A doctrine is not going to help those girls. Trying to understand how God can be both Father and Son or how the Holy Spirit can be equal to the creator is not going to bring rescue and redemption. Understanding doctrine is not our primary purpose, friends. Understanding that God created those precious girls in God’s own image, that Jesus walks among them in the hands and feet of those who rescue and raid and bring perpetrators to justice, and that the Holy Spirit equips and inspires us to join the fight, the Holy Spirit lights the fire in our hearts and bellies to make this world better – that is the true work of the Holy Trinity. That is the true reason for our praise and worship today. That is what we celebrate here. Not a level of understanding, but the vast and dramatic impact that can be had on this world, through the work of the Holy Trinity and our partnering with them.

So, if it is important to you, of course 1+1+1 can equal 1, because God can do whatever God wants. But the more important thing, the essential thing is, so what? What does it mean? And what and how will we change because we are people caught up in the work and life and love and radical transformation of this Holy Trinity. May it be significant. May it be big and may it be soon.  Amen.
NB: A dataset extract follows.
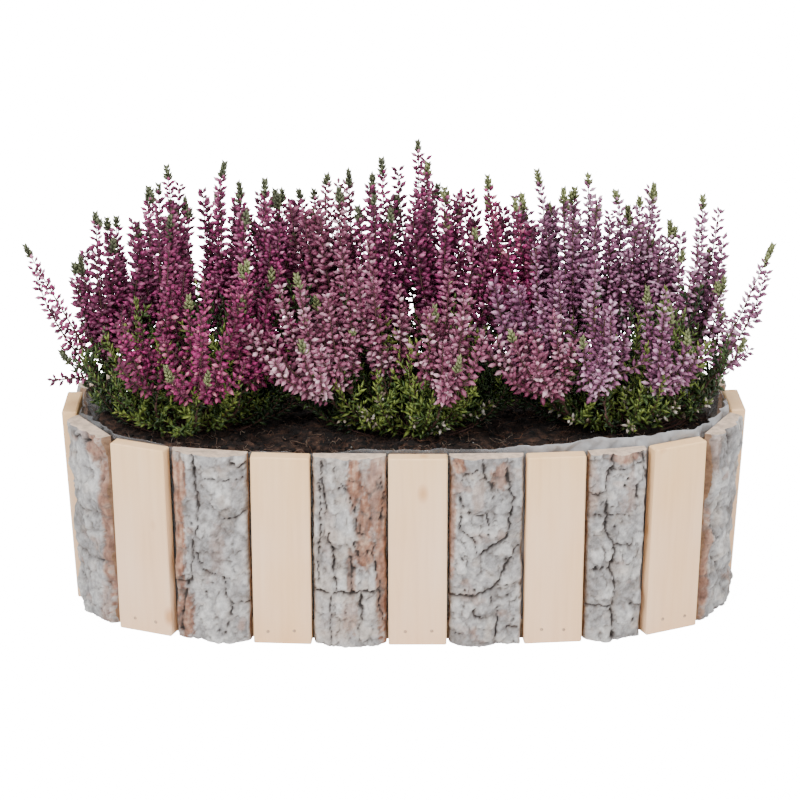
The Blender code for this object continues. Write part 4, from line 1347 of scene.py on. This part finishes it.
# Place, size and power of each lamp
LAMPS = (((-1.3, -2.1, 2.4), 0.9, 105), ((1.8, -1.8, 1.4), 1.6, 38), ((0.2, 0.4, 2.8), 1.6, 60))


def floor_look():
    """Pale floor that a camera sees almost white, without lighting the planter from below."""
    look = Look("floor_white", 0.9, (0.9, 0.9, 0.9))
    seen = look.node("LightPath").outputs["Is Camera Ray"]
    glow = look.node("Math", {0: seen, 1: SEEN_WHITE}, operation="MULTIPLY").outputs[0]
    look.shader.inputs["Emission Color"].default_value = (1.0, 1.0, 1.0, 1.0)
    look.tree.links.new(glow, look.shader.inputs["Emission Strength"])
    return look.made


def stage():
    """White floor, white world and three soft lamps."""
    mesh = bpy.data.meshes.new("floor")
    mesh.from_pydata([(x * FLOOR_HALF, y * FLOOR_HALF, FLOOR_Z)
                      for x, y in ((-1, -1), (1, -1), (1, 1), (-1, 1))], [], [(0, 1, 2, 3)])
    floor = bpy.data.objects.new("floor", mesh)
    bpy.context.scene.collection.objects.link(floor)
    mesh.materials.append(floor_look())
    world = bpy.data.worlds.new("studio")
    bpy.context.scene.world = world
    world.use_nodes = True
    tree = world.node_tree
    back = tree.nodes["Background"]
    back.inputs["Color"].default_value = (1.0, 1.0, 1.0, 1.0)
    seen = tree.nodes.new("ShaderNodeLightPath").outputs["Is Camera Ray"]
    glow = tree.nodes.new("ShaderNodeMath")
    glow.operation = "MULTIPLY_ADD"
    glow.inputs[1].default_value = SEEN_WHITE
    glow.inputs[2].default_value = WORLD_LIGHT
    tree.links.new(seen, glow.inputs[0])
    tree.links.new(glow.outputs[0], back.inputs["Strength"])
    for spot, size, power in LAMPS:
        data = bpy.data.lights.new("soft", "AREA")
        data.size, data.energy = size, power
        lamp = bpy.data.objects.new("soft", data)
        lamp.location = spot
        lamp.rotation_euler = (Vector((0, 0, 0.12)) - Vector(spot)).to_track_quat(
            "-Z", "Y").to_euler()
        bpy.context.scene.collection.objects.link(lamp)


# The camera: degrees above level, metres, and pixels of the photograph
ELEVATION = math.radians(22.5)
DISTANCE, AIM_Z = 2.2, 0.06
FOCAL, PHOTO_WIDTH, AIM_LEFT, AIM_DOWN = 3718.0, 800, 4.0, 95.0
SENSOR = 36.0


def camera():
    """The photograph's view."""
    data = bpy.data.cameras.new("photo")
    data.sensor_width = SENSOR
    data.lens = FOCAL * SENSOR / PHOTO_WIDTH
    data.clip_end = 50
    made = bpy.data.objects.new("photo", data)
    made.location = (0, -DISTANCE * math.cos(ELEVATION),
                     AIM_Z + DISTANCE * math.sin(ELEVATION))
    pitch = ELEVATION - math.atan(AIM_DOWN / FOCAL)
    made.rotation_euler = (math.pi / 2 - pitch, 0, math.atan(AIM_LEFT / FOCAL))
    bpy.context.scene.collection.objects.link(made)
    bpy.context.scene.camera = made


def main():
    camera()
    stage()
    frames = slat_frames()
    wood, board = wood_look(), board_look()
    for k, frame in enumerate(frames):
        number = f"{k // 2 + 1:02d}"
        if k % 2 == 0:
            NODES["wood_slat_" + number].material_slots[0].material = wood
        else:
            bark_piece("bark_slat_" + number, frame, k)
    NODES["base_board"].material_slots[0].material = board
    nails(frames)
    film_piece(frames)
    soil_piece(frames)
    strands = plan_strands()
    spread(strands)
    for plant in CROWNS:
        greenery_piece(plant, [s for s in strands if s.node == plant + "_greenery"])
    for name in SPRAYS:
        spray_piece(name, name.split("_")[0], [s for s in strands if s.node == name])
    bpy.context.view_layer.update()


main()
So, who cares if we understand that the trinity is or isn’t like the sun or water or a bike or a choir or a chord? Who cares what heresy that is? Who cares which church fathers sat and debated it? It might be interesting, or not. It might even be important for some. But the real truth, the real importance is that God – father, son and holy spirit – creator, redeemer, sustainer – is inviting us to be the 4th part of their holy partnership and is waiting for our response.

Do you hear the voice of the lord saying ‘whom shall I send? Who will go for us?’?

Will you respond, over and over, day after day, with ‘here am I. Please send me’?

Let it be so…

In the name of the Father and the Son and the Holy spirit. Amen.